To browse the website of St. Francis Xavier University, and especially to peruse its strategic plan, is to come face-to-face with an institution of higher learning, steeped in the tradition of the Roman Catholic Church, which, ostensibly, aspires to exemplify the highest principles of human endeavour. 

“Our motto Quaecumque Sunt Vera, or ‘Whatsoever Things are True’ perfectly captures our values of integrity, dignity, truth, and respect for all,” says the website section on the history of St. F.X. This motto, derived from St. Paul’s Letter to the Philippians (4:8), is part of an exhortation to seek “whatever is true, whatever is honourable, whatever is just, whatever is pure, whatever is lovely, whatever is gracious, if there is any excellence, if there is anything worthy of praise, think about these things.” 

Today, facing the great challenge of COVID-19, St. F.X. has decided to lay aside these foundational principles, to forswear its motto, to belie the heritage of the patron for whom it is named, and to force upon the young men and women entrusted to its care a waiver of liability that instead captures perfectly values of self-preservation, irresponsibility, disrespect, indignity and untruth. 

The St. F.X. waiver of liability absolves the university of any responsibility, whether for negligence, breach of contract or breach of statute in regard to its handling of COVID-19 issues. It is being imposed upon students and signed by them under duress as a precondition of their enrolment in in-person, on-site educational sessions at the Antigonish campus this fall. 

In a moment of uncertainty, when all of humanity is plagued by an unpredictable viral agent, St. F.X. chooses to require students to be on campus, to foist upon them all the risks associated with such attendance and to absolve the university of any responsibility for their safety and well-being. This requirement is immoral, unethical and unjust.

In addition, for a publicly funded postsecondary educational institution, it should be illegal. It is difficult to understand how an institution of higher learning — which includes in its syllabus courses devoted to ethical philosophy, as a precursor to the study of law or service in government — can defend its decision to impose unilaterally upon students an arrangement which so fundamentally strips them of their rights as members of Canadian society and their inherent dignity as human beings. 

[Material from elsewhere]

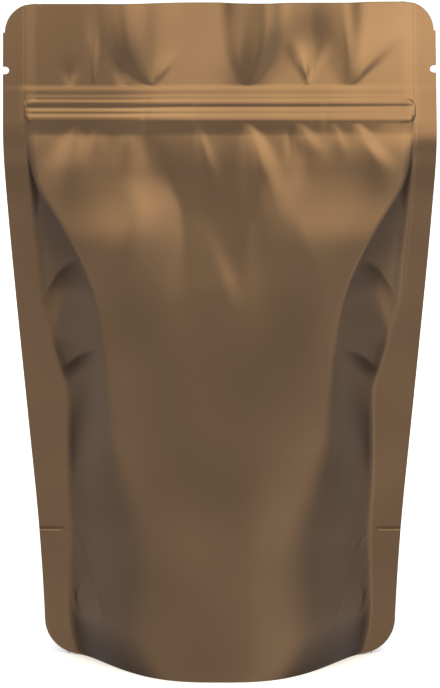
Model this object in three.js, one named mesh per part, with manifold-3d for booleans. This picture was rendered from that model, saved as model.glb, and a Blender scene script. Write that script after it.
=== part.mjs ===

St. F.X. must desist from this practice immediately. If it has determined that it can open its campus and invite students back for the fall term, it must assure those same students that it can do so safely, that it cares about their health and that it is prepared to be responsible, practically and legally, for enforcement of the protocols it has adopted for campus reopening. 

I call upon the Bishop of Antigonish, Vicar of the Founder, and all other members of the board of governors, to reconsider their decision and to abandon this waiver, in the name of whatsoever is true and honourable and just — in the name of the excellence which St. F.X. professes to teach and which it encourages its students to pursue. 

How can such students pursue what is excellent when the very institution encouraging them to do so requires them to do the opposite? 

Stuart Kinney, a lawyer and former university governor, lives in Woodstock, N.B.